Written instruction →
Transcribe only part of the material below: the lines from the one containing "Write part 2" through the one containing "rafter_rise = rafter_h / cos(slope_side);", inclusive, exactly as written.

[Start of Listed entries]

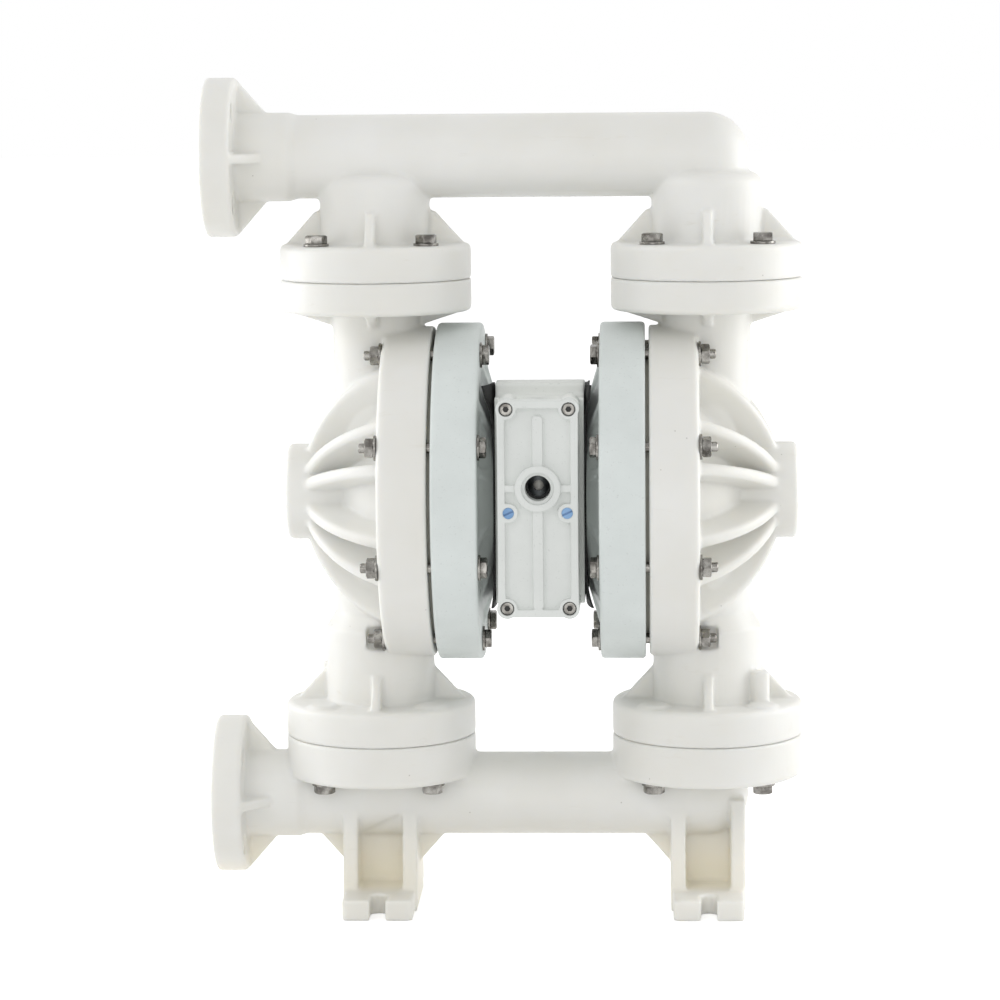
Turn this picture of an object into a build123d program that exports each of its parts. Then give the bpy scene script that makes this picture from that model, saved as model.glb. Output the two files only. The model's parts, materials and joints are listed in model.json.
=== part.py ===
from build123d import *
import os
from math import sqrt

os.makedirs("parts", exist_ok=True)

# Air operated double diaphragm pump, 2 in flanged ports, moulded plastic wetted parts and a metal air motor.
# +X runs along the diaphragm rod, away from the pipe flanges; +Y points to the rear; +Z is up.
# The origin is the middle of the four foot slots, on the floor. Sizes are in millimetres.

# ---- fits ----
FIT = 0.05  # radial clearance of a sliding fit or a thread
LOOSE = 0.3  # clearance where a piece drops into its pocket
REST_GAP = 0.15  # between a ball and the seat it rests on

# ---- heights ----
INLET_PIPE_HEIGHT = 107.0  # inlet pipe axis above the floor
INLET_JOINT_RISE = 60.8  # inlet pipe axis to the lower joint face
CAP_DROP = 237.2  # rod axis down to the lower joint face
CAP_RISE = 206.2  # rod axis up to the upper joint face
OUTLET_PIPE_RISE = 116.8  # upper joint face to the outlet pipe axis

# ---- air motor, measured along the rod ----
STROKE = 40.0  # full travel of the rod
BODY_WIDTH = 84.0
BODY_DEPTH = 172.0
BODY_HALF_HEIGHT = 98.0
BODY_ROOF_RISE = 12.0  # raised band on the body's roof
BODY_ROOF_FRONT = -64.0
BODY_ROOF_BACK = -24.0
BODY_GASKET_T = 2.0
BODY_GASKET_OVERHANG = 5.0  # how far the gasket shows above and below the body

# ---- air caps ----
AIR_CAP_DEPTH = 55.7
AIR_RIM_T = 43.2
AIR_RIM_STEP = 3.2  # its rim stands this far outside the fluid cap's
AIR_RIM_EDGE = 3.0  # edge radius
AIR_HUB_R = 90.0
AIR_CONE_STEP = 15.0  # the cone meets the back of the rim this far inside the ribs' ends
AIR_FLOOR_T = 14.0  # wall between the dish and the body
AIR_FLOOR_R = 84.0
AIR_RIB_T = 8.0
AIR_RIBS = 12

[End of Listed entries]
[Start of Listed entries]

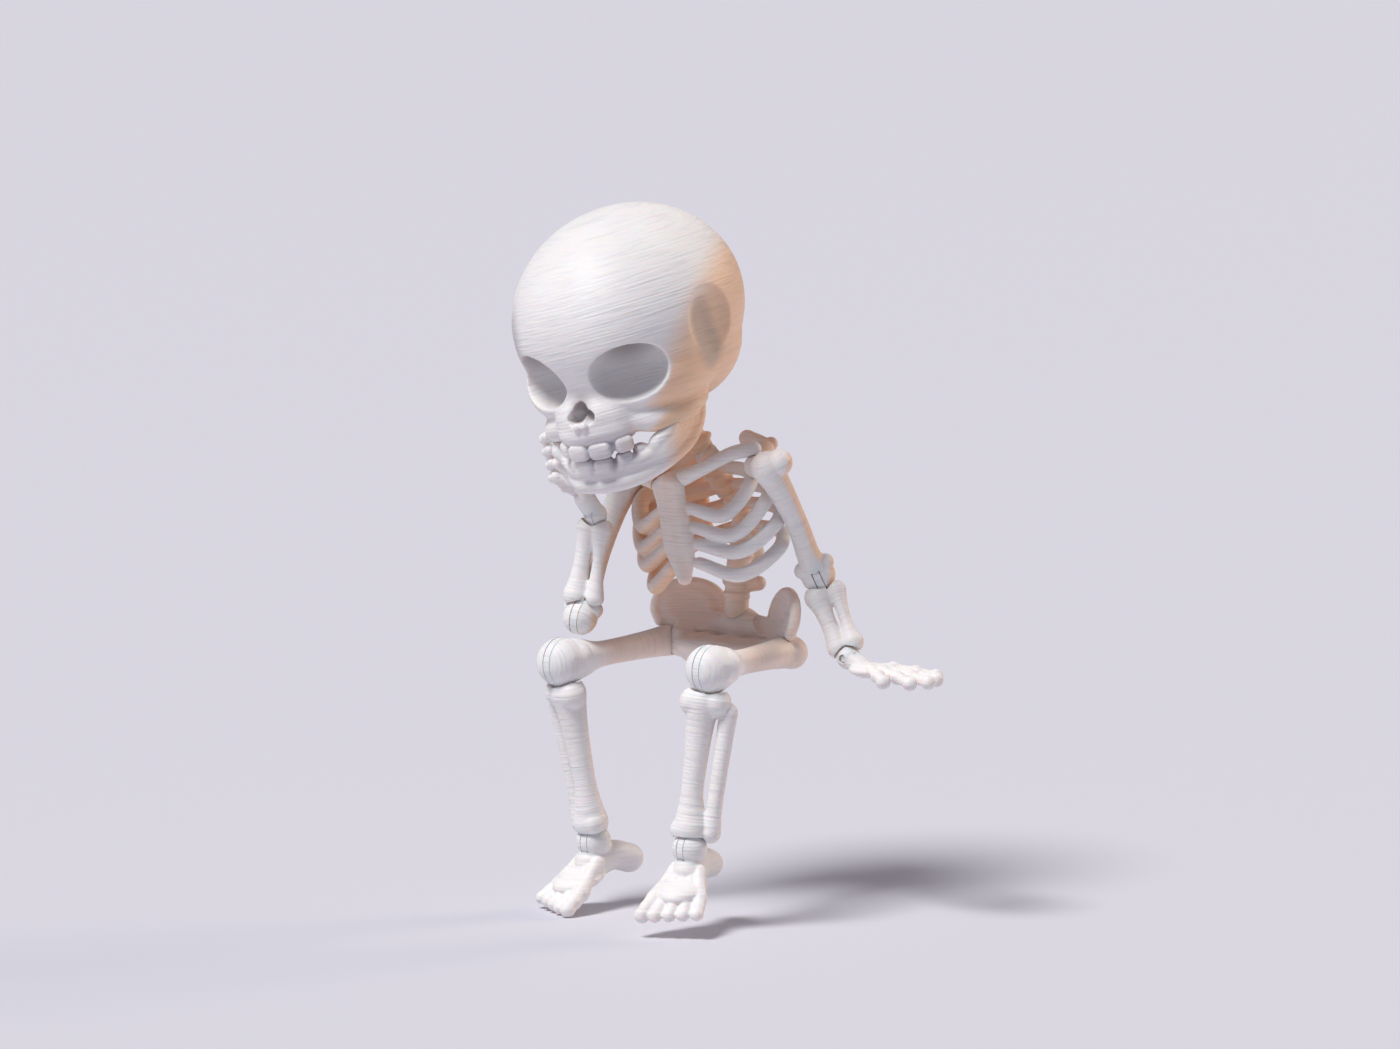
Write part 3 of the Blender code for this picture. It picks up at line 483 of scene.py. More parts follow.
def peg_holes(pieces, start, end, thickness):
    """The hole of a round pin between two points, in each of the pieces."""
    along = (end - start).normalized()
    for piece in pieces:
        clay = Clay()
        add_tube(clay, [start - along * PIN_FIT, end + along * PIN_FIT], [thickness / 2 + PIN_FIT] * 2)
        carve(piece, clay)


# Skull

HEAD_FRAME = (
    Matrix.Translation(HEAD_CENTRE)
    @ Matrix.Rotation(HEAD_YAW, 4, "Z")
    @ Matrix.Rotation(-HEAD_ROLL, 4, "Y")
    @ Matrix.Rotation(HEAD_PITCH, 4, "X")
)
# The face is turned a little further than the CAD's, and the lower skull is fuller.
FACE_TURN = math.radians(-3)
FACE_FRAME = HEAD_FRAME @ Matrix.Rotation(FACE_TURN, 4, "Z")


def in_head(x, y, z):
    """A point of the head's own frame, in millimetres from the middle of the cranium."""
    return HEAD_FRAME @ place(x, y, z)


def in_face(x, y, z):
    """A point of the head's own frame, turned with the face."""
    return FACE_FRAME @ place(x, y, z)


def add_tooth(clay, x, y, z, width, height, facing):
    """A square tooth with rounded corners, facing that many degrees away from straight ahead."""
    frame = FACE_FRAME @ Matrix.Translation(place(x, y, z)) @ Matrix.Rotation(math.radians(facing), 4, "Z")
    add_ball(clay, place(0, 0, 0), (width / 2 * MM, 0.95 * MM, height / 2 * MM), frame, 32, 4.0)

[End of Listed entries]
[Start of Listed entries]

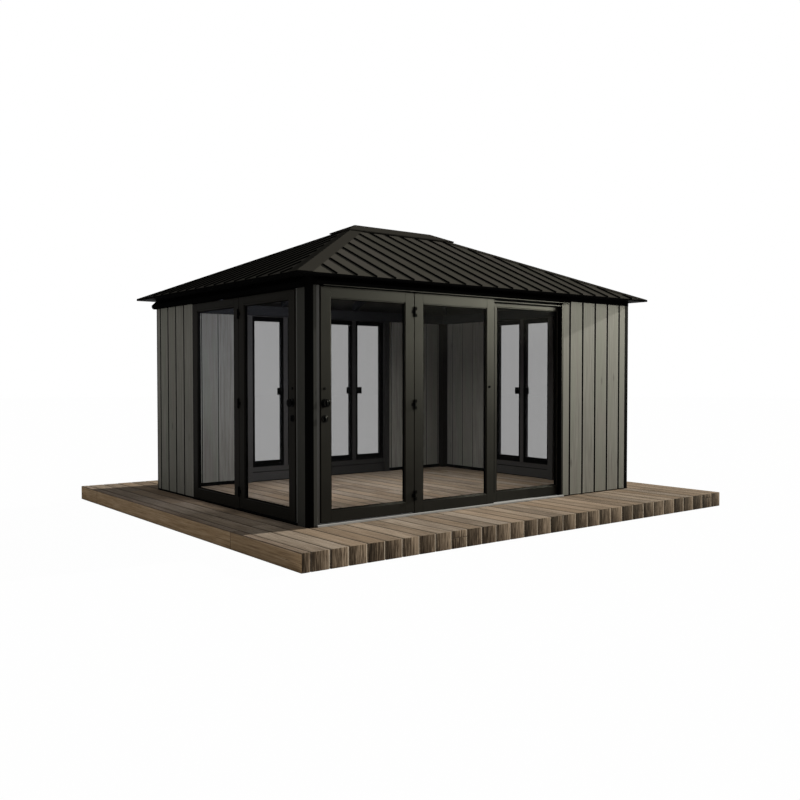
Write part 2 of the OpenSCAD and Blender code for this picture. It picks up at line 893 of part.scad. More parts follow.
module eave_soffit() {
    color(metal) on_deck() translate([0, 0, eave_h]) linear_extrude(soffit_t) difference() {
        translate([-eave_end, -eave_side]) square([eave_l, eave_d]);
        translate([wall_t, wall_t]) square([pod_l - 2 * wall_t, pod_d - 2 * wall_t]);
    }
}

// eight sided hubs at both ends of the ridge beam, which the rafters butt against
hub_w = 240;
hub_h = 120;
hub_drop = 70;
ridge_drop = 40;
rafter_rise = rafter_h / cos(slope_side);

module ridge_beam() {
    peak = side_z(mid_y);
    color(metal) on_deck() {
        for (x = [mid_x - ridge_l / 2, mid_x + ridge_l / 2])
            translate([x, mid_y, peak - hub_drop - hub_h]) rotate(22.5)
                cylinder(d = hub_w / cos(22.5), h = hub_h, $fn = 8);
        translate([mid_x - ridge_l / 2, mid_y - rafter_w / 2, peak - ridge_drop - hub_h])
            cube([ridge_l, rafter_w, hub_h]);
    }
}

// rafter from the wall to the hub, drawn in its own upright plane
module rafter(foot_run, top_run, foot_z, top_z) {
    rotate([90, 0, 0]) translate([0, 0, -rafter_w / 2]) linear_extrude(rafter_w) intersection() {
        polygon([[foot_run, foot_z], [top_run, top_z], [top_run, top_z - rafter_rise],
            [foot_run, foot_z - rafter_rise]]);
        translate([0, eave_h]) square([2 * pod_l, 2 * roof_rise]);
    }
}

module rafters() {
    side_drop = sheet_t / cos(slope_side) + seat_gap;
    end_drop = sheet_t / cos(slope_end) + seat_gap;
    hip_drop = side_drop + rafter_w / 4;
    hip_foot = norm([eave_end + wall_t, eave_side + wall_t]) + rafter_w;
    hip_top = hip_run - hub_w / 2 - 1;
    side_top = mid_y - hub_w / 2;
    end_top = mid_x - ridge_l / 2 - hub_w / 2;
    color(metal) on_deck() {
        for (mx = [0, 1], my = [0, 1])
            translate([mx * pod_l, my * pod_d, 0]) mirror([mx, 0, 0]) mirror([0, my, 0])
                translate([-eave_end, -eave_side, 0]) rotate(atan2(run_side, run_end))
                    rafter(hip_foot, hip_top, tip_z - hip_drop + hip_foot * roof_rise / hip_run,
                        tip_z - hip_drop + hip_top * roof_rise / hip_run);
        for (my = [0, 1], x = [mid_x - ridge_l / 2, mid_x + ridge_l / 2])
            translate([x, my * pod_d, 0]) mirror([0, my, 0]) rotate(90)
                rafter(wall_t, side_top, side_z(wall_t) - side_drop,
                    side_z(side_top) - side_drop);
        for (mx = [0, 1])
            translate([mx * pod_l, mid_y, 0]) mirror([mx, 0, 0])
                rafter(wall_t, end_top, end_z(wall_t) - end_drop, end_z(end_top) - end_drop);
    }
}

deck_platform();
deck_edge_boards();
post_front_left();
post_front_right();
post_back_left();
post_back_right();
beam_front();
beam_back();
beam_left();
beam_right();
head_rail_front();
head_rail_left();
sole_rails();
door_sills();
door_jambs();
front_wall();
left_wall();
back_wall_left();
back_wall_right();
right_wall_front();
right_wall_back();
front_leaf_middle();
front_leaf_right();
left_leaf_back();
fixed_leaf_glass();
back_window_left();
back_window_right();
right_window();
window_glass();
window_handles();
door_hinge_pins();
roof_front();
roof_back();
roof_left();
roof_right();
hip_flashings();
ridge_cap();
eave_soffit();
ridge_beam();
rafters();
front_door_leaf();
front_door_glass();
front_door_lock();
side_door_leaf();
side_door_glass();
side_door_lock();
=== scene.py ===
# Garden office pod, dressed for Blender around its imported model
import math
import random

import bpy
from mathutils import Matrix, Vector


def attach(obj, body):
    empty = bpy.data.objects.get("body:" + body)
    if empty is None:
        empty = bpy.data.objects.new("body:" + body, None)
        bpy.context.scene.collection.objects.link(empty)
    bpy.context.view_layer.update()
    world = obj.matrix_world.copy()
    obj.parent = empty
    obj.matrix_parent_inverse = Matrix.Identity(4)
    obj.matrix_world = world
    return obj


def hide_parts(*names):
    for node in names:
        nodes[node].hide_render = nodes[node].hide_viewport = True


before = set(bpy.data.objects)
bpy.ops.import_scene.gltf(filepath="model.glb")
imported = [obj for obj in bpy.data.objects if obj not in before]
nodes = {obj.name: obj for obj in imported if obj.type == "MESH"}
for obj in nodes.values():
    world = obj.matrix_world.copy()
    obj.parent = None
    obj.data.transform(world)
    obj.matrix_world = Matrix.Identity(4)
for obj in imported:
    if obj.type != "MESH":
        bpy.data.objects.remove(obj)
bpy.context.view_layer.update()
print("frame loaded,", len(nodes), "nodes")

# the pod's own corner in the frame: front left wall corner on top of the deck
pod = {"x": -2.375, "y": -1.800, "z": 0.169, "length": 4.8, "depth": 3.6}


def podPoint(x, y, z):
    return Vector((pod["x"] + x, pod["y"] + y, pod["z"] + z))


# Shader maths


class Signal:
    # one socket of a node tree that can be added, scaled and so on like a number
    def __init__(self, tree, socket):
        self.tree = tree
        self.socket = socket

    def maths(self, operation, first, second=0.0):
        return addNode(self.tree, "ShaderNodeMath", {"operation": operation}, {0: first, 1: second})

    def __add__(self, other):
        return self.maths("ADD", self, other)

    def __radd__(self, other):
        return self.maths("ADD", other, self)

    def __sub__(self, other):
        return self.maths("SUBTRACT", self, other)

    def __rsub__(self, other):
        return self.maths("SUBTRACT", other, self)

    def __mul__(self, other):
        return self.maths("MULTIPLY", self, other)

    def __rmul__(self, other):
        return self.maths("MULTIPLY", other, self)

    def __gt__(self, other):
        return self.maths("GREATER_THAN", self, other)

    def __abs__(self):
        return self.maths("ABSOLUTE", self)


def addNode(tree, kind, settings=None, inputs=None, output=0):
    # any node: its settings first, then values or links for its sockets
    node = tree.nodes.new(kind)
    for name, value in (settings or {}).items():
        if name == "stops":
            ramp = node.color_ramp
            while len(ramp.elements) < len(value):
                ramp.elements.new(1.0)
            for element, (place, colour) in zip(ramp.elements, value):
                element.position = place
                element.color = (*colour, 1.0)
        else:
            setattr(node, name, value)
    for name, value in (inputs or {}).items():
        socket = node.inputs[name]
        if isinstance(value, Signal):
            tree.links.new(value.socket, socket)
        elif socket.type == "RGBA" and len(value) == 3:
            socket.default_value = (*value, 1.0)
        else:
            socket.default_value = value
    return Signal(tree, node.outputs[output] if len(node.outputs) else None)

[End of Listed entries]

Output for this task →
Write part 2 of the OpenSCAD and Blender code for this picture. It picks up at line 893 of part.scad. More parts follow.
module eave_soffit() {
    color(metal) on_deck() translate([0, 0, eave_h]) linear_extrude(soffit_t) difference() {
        translate([-eave_end, -eave_side]) square([eave_l, eave_d]);
        translate([wall_t, wall_t]) square([pod_l - 2 * wall_t, pod_d - 2 * wall_t]);
    }
}

// eight sided hubs at both ends of the ridge beam, which the rafters butt against
hub_w = 240;
hub_h = 120;
hub_drop = 70;
ridge_drop = 40;
rafter_rise = rafter_h / cos(slope_side);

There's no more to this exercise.